01 May 2009

May 1 is Mary's Day

This morning there was a May Crowning at school, to celebrate the feast of Mary the Mother of God and the beginning of her month. There is a procession with Mary's statue, and hymns and chanting. Inside the church, there is a Rosary and Marian hymns and the ceremony of the crowning. Kindergarteners and eighth graders traditionally process in together, after the rest of the school. They are each given a rose to place at Mary's feet inside the church. Eighth graders wear their dressiest clothes and take a class portrait, and kindergarteners wear their Dress uniforms.

R was almost at the end of the line.

Look at the knees of her tights! There must have been an incident at morning recess.

The eyes on the far right belong to her best little friend Joe. It's funny to think how those big boys in suits will be the peewees next year when they start high school. It's all in the perspective.

The principal talked about the eighth graders who are just about to graduate, and remembered his own daughter walking down the center aisle of the church as a kindergartener with her own eighth grade escort, 23 years ago. He had to stop for a second. I think he was about to cry.

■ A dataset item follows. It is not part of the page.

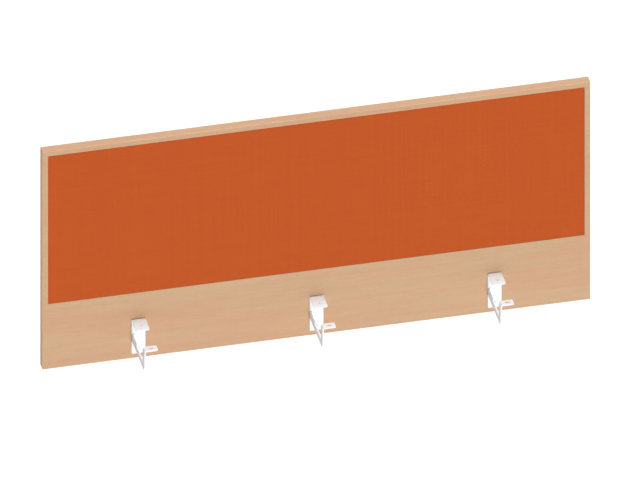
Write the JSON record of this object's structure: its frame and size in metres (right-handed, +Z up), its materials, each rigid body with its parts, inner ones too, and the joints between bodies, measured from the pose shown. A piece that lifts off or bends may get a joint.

It was a beautiful ceremony on a cold, overcast day. I didn't take any pictures inside the church because I'm still shy about that, unless it's a wedding or a Baptism. But it was sweet to see the little heads and big heads alternating in the first pews.

Happy Friday

30 April 2009

Seedling Update

It's been awhile since I updated the progress in the guest-bedroom seedling room.

The frost-hardy plants that were big enough have gone outside to the raised beds. There are containers on the porch with more cold-tolerant plants. The tomatoes and peppers and cucumbers are getting big. I hope I can manage to keep them happy inside until late May.

I think the pole beans are probably going to get too big before it's warm enough for them to go in the ground, so I will either have to rig up some kind of cold frame, or consider them a loss. R has had fun to watching how fast they get so big, so it's not a total loss.

In the foreground, lemon basil, purple basil, asters and Charentais melons. In the background, summer savory, lavender, Aunt Ruby German Green and Brandywine heirloom tomatoes, and Sweet 100 cherry tomatoes.

The tomatoes are beyond ready to go into bigger pots. I have to do that soon.

Lemon cucumbers, sugar baby watermelons, beans in the back and regular bush cucumbers on the right.

Even the windowsill has been annexed for cilantro.

I am embarrassed to admit, there is actually a corner of the basement with seedlings. Mammoth and Teddy bear sunflowers, salad greens and some flowers.

April 30

29 April 2009

Garden in the old house

I came across a cache of photos from two years ago, when R was three. She used to like to put on her lion costume and travel around the garden picking things before they were ripe. No matter how many times I pinned her down for bug repellant, she always had a mosquito bite swelling up somewhere on her face.

We had a nice garden in that house. Small, because only the side of the house got unfiltered sun, but big enough for some tomatoes and peppers and zucchini. In this picture, she is brandishing a banana pepper.

I admit that this week's lunches have been very dull.

28 April 2009

April 28


We have all been sick. R got it first and got over it quickly. I can't seem to shake it. So, not a very inspired lunch today, but a break from chicken soup and crackers. R watched me make it and said "peppers look prettier than they taste." I disagree, but I can see why a kid would think that.

24 April 2009

What now?

There are some nice surprises when you buy a neglected house and start to dig out the overgrowth. Peony shoots pushing up under piles of dead leaves and pine needles. Looking deep underneath the backyard trees, and seeing the buds of giant purple Star of Persia alliums.

On the other hand, there is the "hellstrip." The impossible to landscape strip between the street and the sidewalk that bakes and scorches all summer. Neighbors told us that one owner had hand-picked river rocks and placed them between ornamental ground cover along the whole strip, and carefully maintained it.

That was a long time ago. Now there is close to 80 feet of this.

"Roundup, Roundup, Roundup and repeat," one neighbor suggested. I think that purposely using Roundup is one of the things we will have to answer for in the afterlife. But after seeing the alternative, I will never judge another person for using it.

I got down on my hands and knees, and dug up every one of these rocks by hand.

In between, I looked on the computer and found great ideas for xeriscaping the hellstrip. I got inspired to divide and transplant some of the xeric plantings in the backyard, and create the first beautiful waterwise hellstrip in the neighborhood.

Then I thought about how quickly well-intentioned xeriscaping becomes scraggly late-August-highway-median in the hands of someone like me with no knowledge or money. And I balked. D. pointed out that there is probably a reason that even neighbors with nice yards have hellstrips with patches of browning grass, or boring stretches of tidy rocks.

So I think we are going to take out the weeds, level the dirt, lay down a weed barrier, and put rocks on top. Smaller rocks, with fewer gaps for weeds. We will still have to pull the occasional weed, but there will be no Roundup. And the beautiful river rocks can be saved for another day and another part of the yard.